__REQUEST__. For every line in the data below that contains "this", copy the line.
== == ==
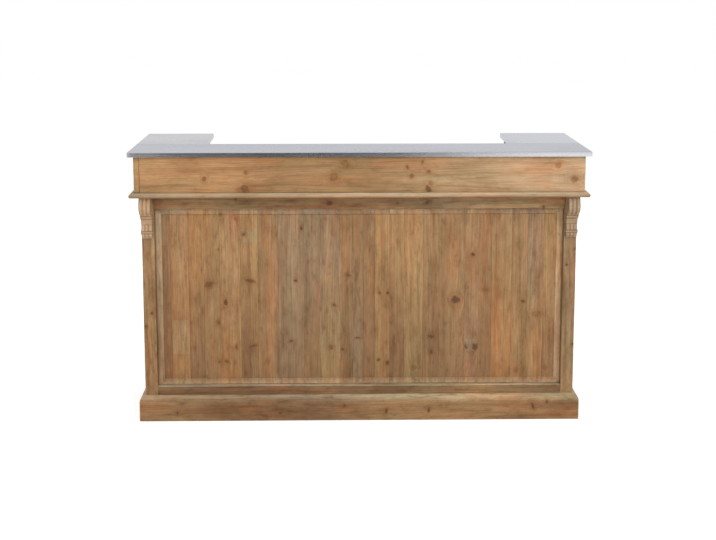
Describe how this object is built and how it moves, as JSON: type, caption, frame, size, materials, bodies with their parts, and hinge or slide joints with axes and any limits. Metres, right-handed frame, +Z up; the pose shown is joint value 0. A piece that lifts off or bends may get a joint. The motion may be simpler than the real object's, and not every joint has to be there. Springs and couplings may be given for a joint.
{
  "type": "bar counter",
  "caption": "Free-standing U-shaped bar counter of panelled pine under a folded zinc top, with carved corbels, shelves and drawers behind.",
  "frame": {"origin": "on the floor, under the middle of the top's outline", "axes": "+X along the bar to the guests' right, +Y from the guests' side to the bartender's side, +Z up"},
  "size_m": [1.8, 0.66, 1.1],
  "materials": {
    "zinc": "satin sheet zinc, lightly stained",
    "core_board": "raw board",
    "fascia_pine": "waxed reclaimed pine, honey",
    "frame_pine": "waxed reclaimed pine, brown",
    "panel_pine": "waxed reclaimed pine staves of mixed tones",
    "moulding_pine": "waxed reclaimed pine",
    "plinth_pine": "waxed reclaimed pine",
    "carved_pine": "carved and waxed pine",
    "inside_pine": "plain planed pine",
    "knob_wood": "turned and stained dark"
  },
  "bodies": {
    "counter": {"zinc_bar_sheet": "zinc", "zinc_left_arm_sheet": "zinc", "zinc_right_arm_sheet": "zinc", "top_core": "core_board", "front_fascia": "fascia_pine", "left_fascia": "fascia_pine", "right_fascia": "fascia_pine", "left_rear_fascia": "fascia_pine", "right_rear_fascia": "fascia_pine", "bar_rear_rail": "inside_pine", "front_cornice": "moulding_pine", "left_cornice": "moulding_pine", "right_cornice": "moulding_pine", "left_rear_cornice": "moulding_pine", "right_rear_cornice": "moulding_pine", "left_corbel": "carved_pine", "right_corbel": "carved_pine", "left_front_post": "frame_pine", "right_front_post": "frame_pine", "left_rear_post": "frame_pine", "right_rear_post": "frame_pine", "front_top_rail": "frame_pine", "front_bottom_rail": "frame_pine", "left_side_top_rail": "frame_pine", "left_side_bottom_rail": "frame_pine", "right_side_top_rail": "frame_pine", "right_side_bottom_rail": "frame_pine", "front_panel": "panel_pine", "left_side_panel": "panel_pine", "right_side_panel": "panel_pine", "front_plinth": "plinth_pine", "left_plinth": "plinth_pine", "right_plinth": "plinth_pine", "bottom_board": "inside_pine", "rear_kick_board": "inside_pine", "partition": "inside_pine", "worktop": "inside_pine", "left_wing_panel": "inside_pine", "right_wing_panel": "inside_pine", "left_wing_shelf": "inside_pine", "right_wing_shelf": "inside_pine", "left_bay_shelf": "inside_pine", "right_bay_shelf": "inside_pine", "left_drawer_deck": "inside_pine", "right_drawer_deck": "inside_pine"},
    "left_drawer": {"left_drawer_front": "fascia_pine", "left_drawer_left_side": "inside_pine", "left_drawer_right_side": "inside_pine", "left_drawer_back": "inside_pine", "left_drawer_bottom": "core_board", "left_drawer_left_knob": "knob_wood", "left_drawer_right_knob": "knob_wood"},
    "right_drawer": {"right_drawer_front": "fascia_pine", "right_drawer_left_side": "inside_pine", "right_drawer_right_side": "inside_pine", "right_drawer_back": "inside_pine", "right_drawer_bottom": "core_board", "right_drawer_left_knob": "knob_wood", "right_drawer_right_knob": "knob_wood"}
  },
  "joints": [
    {"name": "left_drawer_slide", "type": "slide", "parent": "counter", "child": "left_drawer", "axis": [0, 1, 0], "range_m": [0, 0.3]},
    {"name": "right_drawer_slide", "type": "slide", "parent": "counter", "child": "right_drawer", "axis": [0, 1, 0], "range_m": [0, 0.3]}
  ]
}
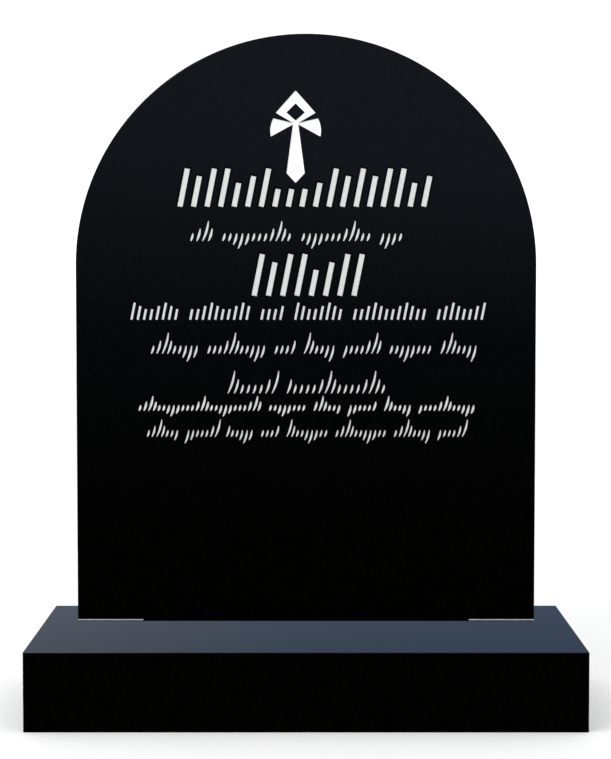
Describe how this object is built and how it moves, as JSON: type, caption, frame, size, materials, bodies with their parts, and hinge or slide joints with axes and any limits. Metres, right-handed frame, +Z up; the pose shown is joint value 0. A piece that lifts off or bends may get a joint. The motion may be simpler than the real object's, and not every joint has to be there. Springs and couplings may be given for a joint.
{
  "type": "headstone",
  "caption": "Upright headstone plate with a half-round top on a low rectangular base, its face carved with a looped cross and rows of inscription.",
  "frame": {"origin": "middle of the base's underside, where it meets the ground", "axes": "+Z up, -Y the way the carved face looks, +X to the right of someone who faces the stone"},
  "size_m": [0.61, 0.305, 0.7683],
  "materials": {
    "plate_granite": "polished black granite, its carving painted white",
    "base_granite": "polished black granite"
  },
  "bodies": {
    "root": {"headstone": "plate_granite", "base": "base_granite"}
  },
  "joints": []
}
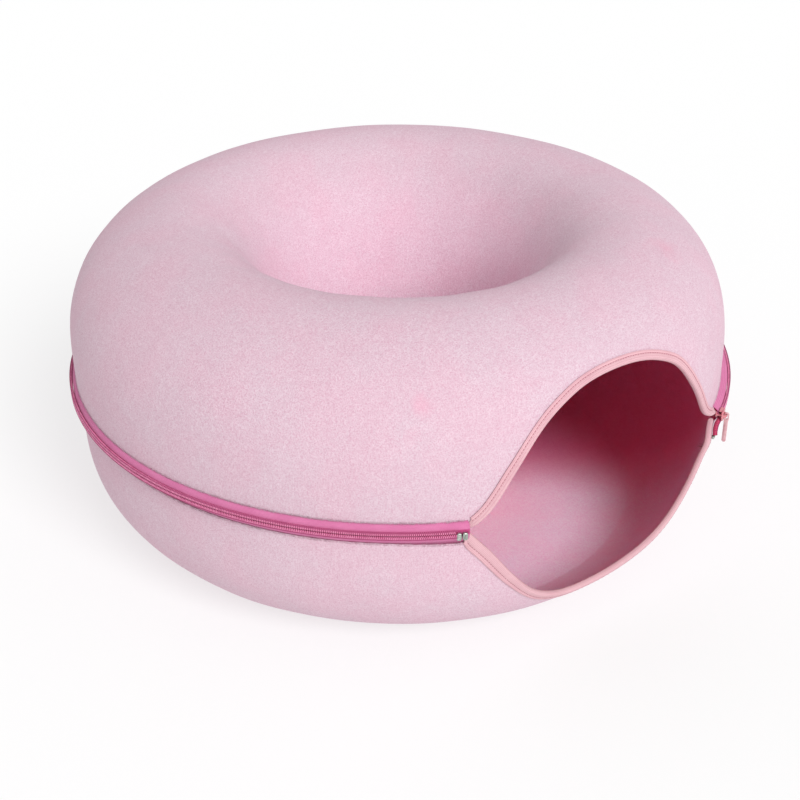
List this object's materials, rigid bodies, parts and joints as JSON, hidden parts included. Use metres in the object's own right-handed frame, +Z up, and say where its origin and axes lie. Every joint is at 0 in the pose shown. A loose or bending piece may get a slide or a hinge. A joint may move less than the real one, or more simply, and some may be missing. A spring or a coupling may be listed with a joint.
{
  "type": "pet tunnel bed",
  "caption": "Round felt pet tunnel bed made of zipped upper and lower shells, with a sunken middle well and a bound entrance in its side.",
  "frame": {"origin": "middle of the bed's flat bottom, on its upright axis, at floor level", "axes": "+Z up along the bed's axis, -Y out through the middle of the entrance, +X to the right of somebody who looks in"},
  "size_m": [0.5998, 0.5796, 0.28],
  "materials": {
    "felt": "soft needled felt, matt",
    "zip_tape": "woven polyester tape",
    "zip_coil": "slightly shiny nylon coil",
    "binding": "folded fabric tape, matt",
    "slider": "semi-gloss enamel",
    "stop": "bright metal"
  },
  "bodies": {
    "root": {"upper_shell": "felt", "lower_shell": "felt", "zip_tape_upper": "zip_tape", "zip_tape_lower": "zip_tape", "zip_coil_upper": "zip_coil", "zip_coil_lower": "zip_coil", "binding_upper": "binding", "binding_lower": "binding", "slider": "slider", "pull": "slider", "stop_inner": "stop", "stop_outer": "stop", "stop_open_end": "stop"}
  },
  "joints": []
}
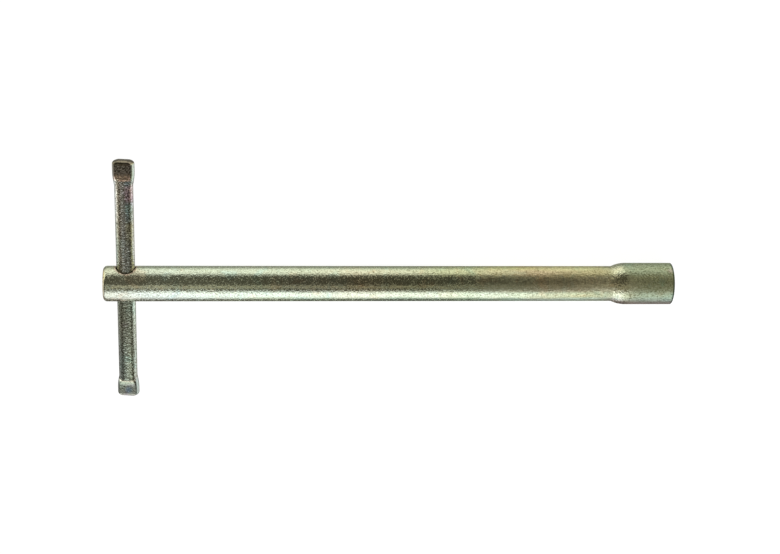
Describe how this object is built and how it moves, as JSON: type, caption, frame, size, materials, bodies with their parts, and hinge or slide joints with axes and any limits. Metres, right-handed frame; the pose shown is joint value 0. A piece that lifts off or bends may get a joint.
== == ==
__EXPECTED OUTPUT__.
Describe how this object is built and how it moves, as JSON: type, caption, frame, size, materials, bodies with their parts, and hinge or slide joints with axes and any limits. Metres, right-handed frame, +Z up; the pose shown is joint value 0. A piece that lifts off or bends may get a joint. The motion may be simpler than the real object's, and not every joint has to be there. Springs and couplings may be given for a joint.
Describe how this object is built and how it moves, as JSON: type, caption, frame, size, materials, bodies with their parts, and hinge or slide joints with axes and any limits. Metres, right-handed frame, +Z up; the pose shown is joint value 0. A piece that lifts off or bends may get a joint. The motion may be simpler than the real object's, and not every joint has to be there. Springs and couplings may be given for a joint.
List this object's materials, rigid bodies, parts and joints as JSON, hidden parts included. Use metres in the object's own right-handed frame, +Z up, and say where its origin and axes lie. Every joint is at 0 in the pose shown. A loose or bending piece may get a slide or a hinge. A joint may move less than the real one, or more simply, and some may be missing. A spring or a coupling may be listed with a joint.
Describe how this object is built and how it moves, as JSON: type, caption, frame, size, materials, bodies with their parts, and hinge or slide joints with axes and any limits. Metres, right-handed frame; the pose shown is joint value 0. A piece that lifts off or bends may get a joint.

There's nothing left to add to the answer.